Jessica Ireland, senior manager at the Center for Effective Public Policy, explained how an RCM is used after the release decision to match PSA scores to appropriate supervision levels and conditions. "Once you decide release, it helps identify appropriate release conditions that should help improve the likelihood the person will appear in court and not be rearrested," Ireland said. She reviewed research findings the group should consider—court‑date reminders consistently improve appearance; the evidence is mixed for drug testing and electronic monitoring; and supervision should follow the risk principle so limited resources are targeted where they will have the most effect.

Members pressed for more descriptive data before revising the RCM. Several participants asked whether the validation report could show which PSA/NCA score groups were performing poorly and whether charge-based overrides in the existing software affected results. Ireland recommended ‘‘peeling back’’ the data: jurisdictions commonly examine who is failing to appear, how failure varies by case type and time, and whether overrides or other practices skew results.

Allen, a pretrial services officer, described a current quality‑assurance step already implemented locally: "On March 30, we put the assessor's worksheets kind of in practice, and we started sending those out to the judicial officers and the public defenders and the prosecution to show them where we're getting our answers," he said. The worksheet is intended to show the sources used to populate PSA answers and to increase transparency.

The group also discussed how bail and pretrial supervision interact. Some members asked whether the frequent use of cash bail in superior‑court cases confounds validation findings; Ireland said validations typically include everyone who had a PSA completed and was released, and suggested a separate analysis to compare outcomes for those placed on supervision versus those who were not. On the policy question of combining bail with supervision, Ireland said jurisdictions often do both but that money is not a proxy for public safety: "Posting money does not make you a safe release," she said.

Members raised victim‑safety concerns when considering monitoring tools such as GPS for domestic‑violence cases. Carol suggested inviting domestic violence and victim‑survivor stakeholders to future RCM discussions so the matrix can reflect victim‑safety needs alongside defendant‑focused outcomes.

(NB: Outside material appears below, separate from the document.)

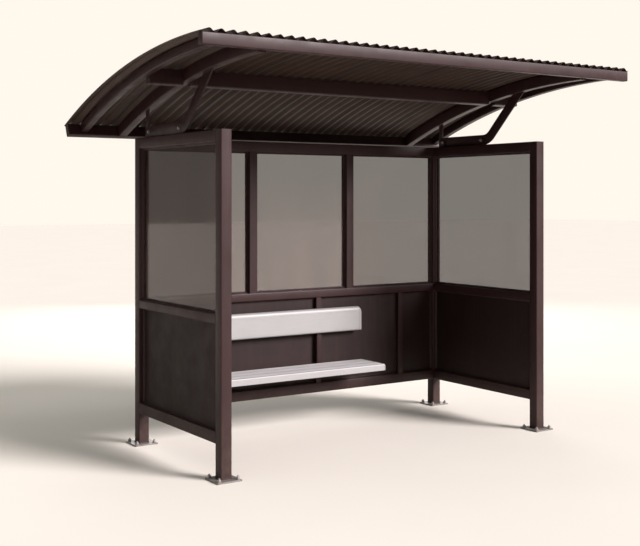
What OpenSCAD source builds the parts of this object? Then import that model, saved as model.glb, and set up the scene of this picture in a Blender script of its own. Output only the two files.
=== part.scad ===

Next steps identified by the group included obtaining more descriptive statistics from Dr. Hamilton’s validation to pinpoint which score groups are having the worst outcomes, continuing external review of the validation by independent organizations, and working with stakeholders to revise the RCM if the data supports changes. The meeting ended with no formal vote or motion taken; participants agreed to continue follow‑up work on data, RCM design, and stakeholder engagement.